How nice. Have a Merry Christmas, fellas. Remember, we want our wines to shape everyday moments into memorable experiences as well as providing fitting tributes for special occasions.
A pox on their houses
That’s how I finished my last piece on the barbarians who ran Southcorp and Fosters, and I can’t think of a better line. I found a post on Philip White’s colourful Drinkster blog, from a fellow called Adam who sums it up this way: ‘This is atrocious – I will now be boycotting Penfolds/Fosters brands AND Accolade for the rest of my life. The way they broke it to the hard working employees was shameful. All about the $$, never about the people, the history or the wine. Embarrassing for Penfolds to be a part of this mess, we’d expect it from Accolade.
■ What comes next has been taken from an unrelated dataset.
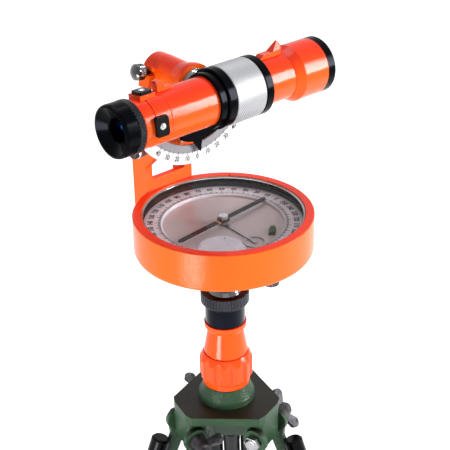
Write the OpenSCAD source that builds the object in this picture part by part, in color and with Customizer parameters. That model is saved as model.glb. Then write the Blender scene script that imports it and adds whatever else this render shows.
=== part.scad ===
// Compass theodolite with a ball joint, on a folding tripod with telescopic legs.
// Millimetres. The origin is the mouth of the plumb hook bore under the tripod head.
// +Z is up, the telescope looks along +Y and the standard rises on the -X side.

/* [Compass box] */
// Outer radius of the compass box
box_r = 59; // [56:0.5:64]
// Height of the compass box
box_h = 26.2; // [23:0.2:30]
// Width of the painted rim round the glass
rim_w = 5.7; // [4.5:0.1:7]
// Depth of the graduated ring's face below the rim
dial_depth = 8; // [7.5:0.5:10]
// Width of the graduated ring
ring_w = 11.5; // [9:0.5:14]
// Length of each arm of the needle
needle_l = 41.4; // [36:0.2:44]
// Width of the needle bar
needle_w = 3.5; // [2:0.5:4]
// Angle of the needle, anticlockwise from +X
needle_az = 95.2; // [90:0.2:100]
// Radius of the round plate on the dial
plate_r = 15; // [12:0.2:16]
// Radius of the knob that lifts the needle
lift_r = 5.3; // [4:0.1:6]

/* [Standard] */
// Height of the telescope axis above the rim
axis_h = 79.5; // [78:0.5:88]
// Width of the standard, along the telescope
std_w = 40; // [36:1:44]
// Thickness of the standard where it stands on the box
std_t = 13.5; // [11:0.5:16]
// Height at which the standard starts to slant inwards
slant_z = 18.5; // [15:0.5:22]
// Width of each side leg beside the window
std_leg = 6; // [5:0.5:9]
// Bottom of the window above the rim
window_z = 8; // [6:0.5:12]
// Radius of the trunnion head
head_r = 12.5; // [12:0.5:14]
// Radius of the trunnion shaft
shaft_r = 9.5; // [7:0.5:10]
// Length of the trunnion head
head_l = 39.5; // [34:0.5:42]

/* [Vertical arc] */
// Inner radius of the arc plate
arc_in = 39.6; // [38:0.2:42]
// Outer radius of the arc plate
arc_out = 52.5; // [50:0.5:56]
// Half angle that the arc plate spans
arc_half = 52; // [46:1:60]
// Thickness of the arc plate
arc_t = 1.5; // [1:0.1:2]
// Reach of the pointer below the telescope axis
pointer_r = 44; // [41:0.5:47]

/* [Telescope] */
// Radius of the main tube
tube_r = 15.5; // [14.5:0.1:16]
// Length of the main tube behind the trunnion
tube_back = 69.4; // [66:0.2:76]
// Radius of the front tube
front_r = 15.1; // [14:0.1:15.5]
// Radius of the objective bell
bell_r = 18.4; // [17.5:0.1:19]
// Front end of the objective bell, before the trunnion
bell_y = 76; // [72:1:84]
// Length of the black objective ring
obj_l = 7; // [5:0.5:9]
// Radius of the focusing ring and its two bands
focus_r = 19.2; // [18:0.1:19.5]
// Length of the focusing ring
focus_l = 23.7; // [20:0.1:28]
// Length of each black band beside it
band_l = 6; // [4.5:0.1:7]
// Radius of the eyecup
cup_r = 16.3; // [14:0.1:17]
// Length of the eyecup
cup_l = 9.2; // [5:0.2:10]
// Length of the dioptre ring
dioptre_l = 4.9; // [4:0.1:7]
// Radius of the level tube behind the arc
level_r = 4.5; // [4:0.1:4.8]
// Length of the level tube outside the standard
level_l = 26; // [22:0.5:32]

/* [Ball joint] */
// Radius of the ball
ball_r = 12.3; // [11:0.1:12.8]
// Radius of the spindle above the ball
stem_r = 8; // [6:0.1:8.5]
// Radius of the knurled clamp ring
clamp_r = 16.5; // [16:0.1:18]
// Height of the clamp ring
clamp_h = 10.3; // [9.5:0.1:12]
// Radius of the polished socket under it
socket_r = 13.7; // [13.4:0.1:14.4]
// Height of the polished socket
socket_h = 13.7; // [11:0.1:16]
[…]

Goodbye, some of my favourite reds, I will never look your way again.’
In 1985 James Halliday wrote that ‘we have already reached the situation where the biggest 65 wine companies produce 98 per cent of the nation’s wine and the remaining 450 companies the remaining 2 per cent.’ A quarter of a century later, 55 companies produce 92 per cent of the nation’s wine and 1872 account for the rest.
Our hopes and aspirations lie with those 1872 wineries whose owners understand what wine is about, who get their hands dirty in real vineyards and in real cellars to make wine for real people. Bless them all.